Kali ini saya akan menceritakan pengalaman pribadi. Tiga minggu yang lalu, jauh sebelum Ramadan datang, ayah saya sudah memberi tahu bahwa keluarga akan nyekar ke Ponorogo, kampung halaman ayah. Saya pun diwanti-wanti untuk ambil cuti saat hari keberangkatan.
Tiga hari yang lalu, saya dan keluarga pun pergi ke Ponorogo untuk nyekar. Dalam perjalanan menuju kampung halaman, ayah akan berhenti di beberapa pasar untuk membeli bunga tabur untuk ziarah, beli ayam kampung untuk 'megengan' dan beberapa keperluan lainnya. Nyekar sudah jadi tradisi keluarga saya dimulai sekian tahun yang lalu dan selalu dilakukan setiap tahun menjelang bulan Ramadan.

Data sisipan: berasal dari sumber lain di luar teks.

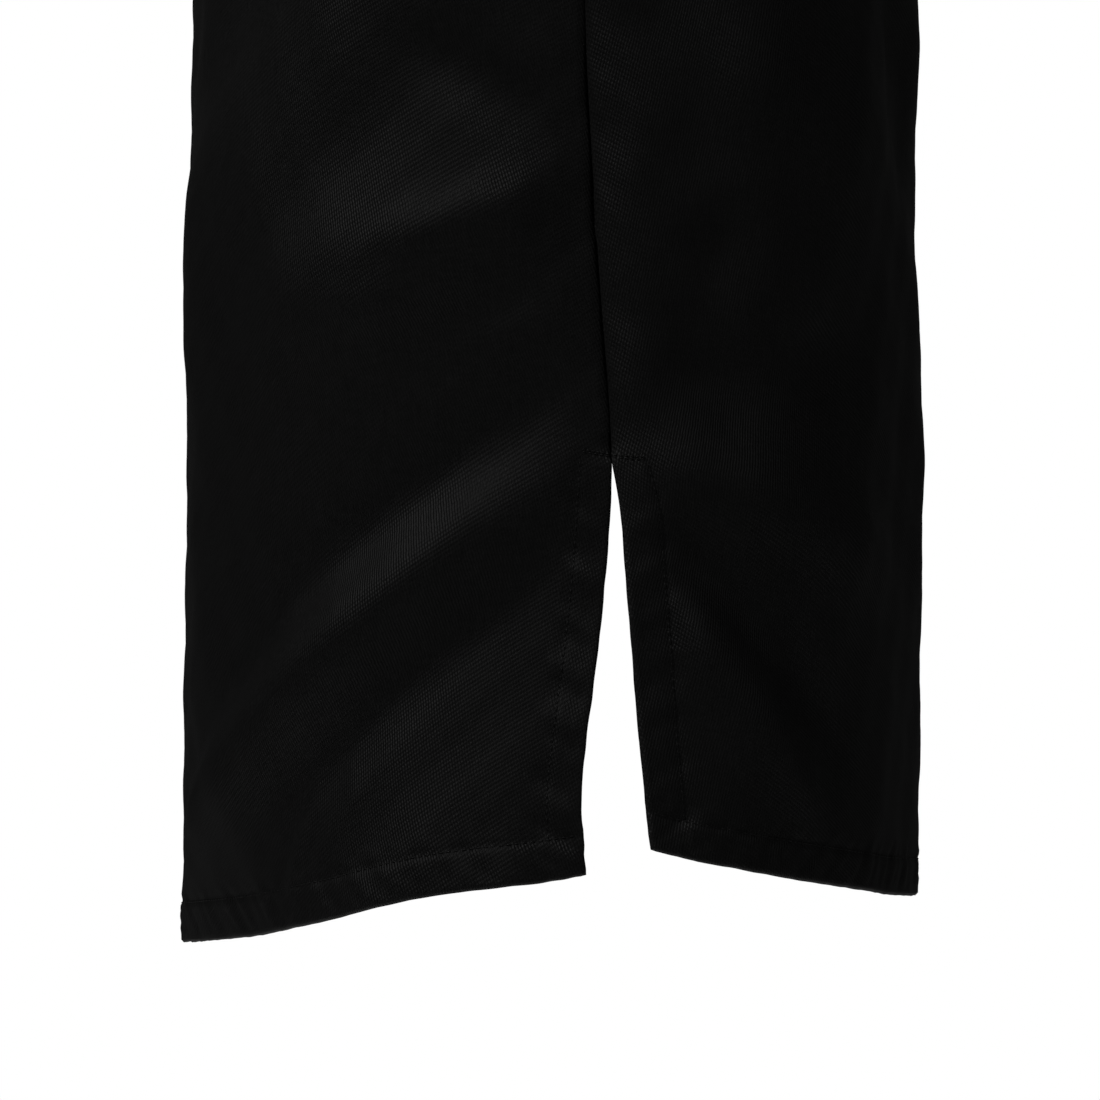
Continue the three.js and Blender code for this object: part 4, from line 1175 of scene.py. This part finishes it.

Hal ini dilakukan dengan tujuan utama mendoakan nenek dan kakek saya serta kerabat yang sudah tiada. Mengapa dilakukan saat menjelang Ramadan, karena mungkin keyakinan orang zaman dulu yang mengutamakan Ramadan, yang merupakan bulan suci, sebagai waktu baik mengirim doa.
Advertisement
Tradisi ini tidak salah, namun juga perlu diklarifikasi. Nyekar sebenarnya adalah hal baik untuk dilakukan karena Nabi shallallahu ‘alaihi wa sallam bersabda,
“Lakukanlah ziarah kubur karena hal itu lebih mengingatkan kalian pada akhirat (kematian).” (HR. Muslim no. 976, Ibnu Majah no. 1569, dan Ahmad 1: 145).
Namun Rasulullah shallallahu ‘alaihi wa sallam juga pernah bersabda, bahwa
“Janganlah jadikan rumahmu seperti kubur, janganlah jadikan kubur sebagai ‘ied, sampaikanlah shalawat kepadaku karena shalawat kalian akan sampai padaku di mana saja kalian berada.” (HR. Abu Daud no. 2042 dan Ahmad 2: 367).
Yang dimaksud di sini adalah, jangan menjadikan makam sebagai tempat utama mendoakan seseorang yang telah tiada. 'Ied di sini bermakna tempat. Dikutip dari rumaysho.com, Ibnu Taimiyah berkata bahwa hadits tersebut mengisyaratkan bahwa shalawat dan salam bisa sampai pada Nabi Muhammad saw. dari dekat maupun jauh, sehingga tidak perlu menjadikan kubur beliau sebagai ‘ied.
Dengan kata lain, mengirim doa kepada yang telah tiada tidak harus dengan cara mengunjungi makamnya, karena mendoakan dari masjid atau dari rumah saja sudah bisa. Intinya, nyekar atau ziarah kubur mengirim doa bisa dilakukan kapan saja, tak harus pada saat menjelang Ramadan saja.
Tapi tujuan kedua lah yang menjadikan niat nyekar ini berbeda, karena pergi ke kampung halaman ini jadi kesempatan mudik sekaligus silaturahim ke kerabat dekat di kampung halaman, menyambung ikatan saudara, sekaligus jadi cara ayah saya bernostalgia tentang masa kecilnya. Ada rindu yang mendalam.
Setiap orang pasti punya kampung halaman, tempat seseorang dibesarkan, tak terkecuali ayah saya. Ketika pergi ke Ponorogo hanya bisa dilakukan satu tahun sekali, hal ini jadi kesempatan utama mengobati rasa kangennya terhadap rumah, rumah ayah ibunya, tempat ia menempuh masa mudanya dulu. Selalu ada cerita dan kenangan ketika pulang ke Ponorogo, termasuk edisi nyekar tahun ini.
Saya sebagai anak saat ini mungkin belum begitu paham apa arti nyekar, tapi saya bersyukur memiliki orangtua yang masih selalu mengingat ayah ibunya meski telah tiada. Rela datang jauh mengunjungi makam orangtua dan menyempatkan waktu untuk mengirim doa dan silaturahim ke kerabat. Semoga saya seperti itu juga sebagai anak.
Mengawali Ramadan selalu menjadi waktu yang indah untuk keluarga saya, dengan berbagai perasaan. Tak ada yang salah dengan tradisi nyekar, namun alangkah baiknya jika diawali dengan niat yang tidak menjurus ke arah syirik. Semoga kita tetap dalam perlindungan Allah SWT ya ladies.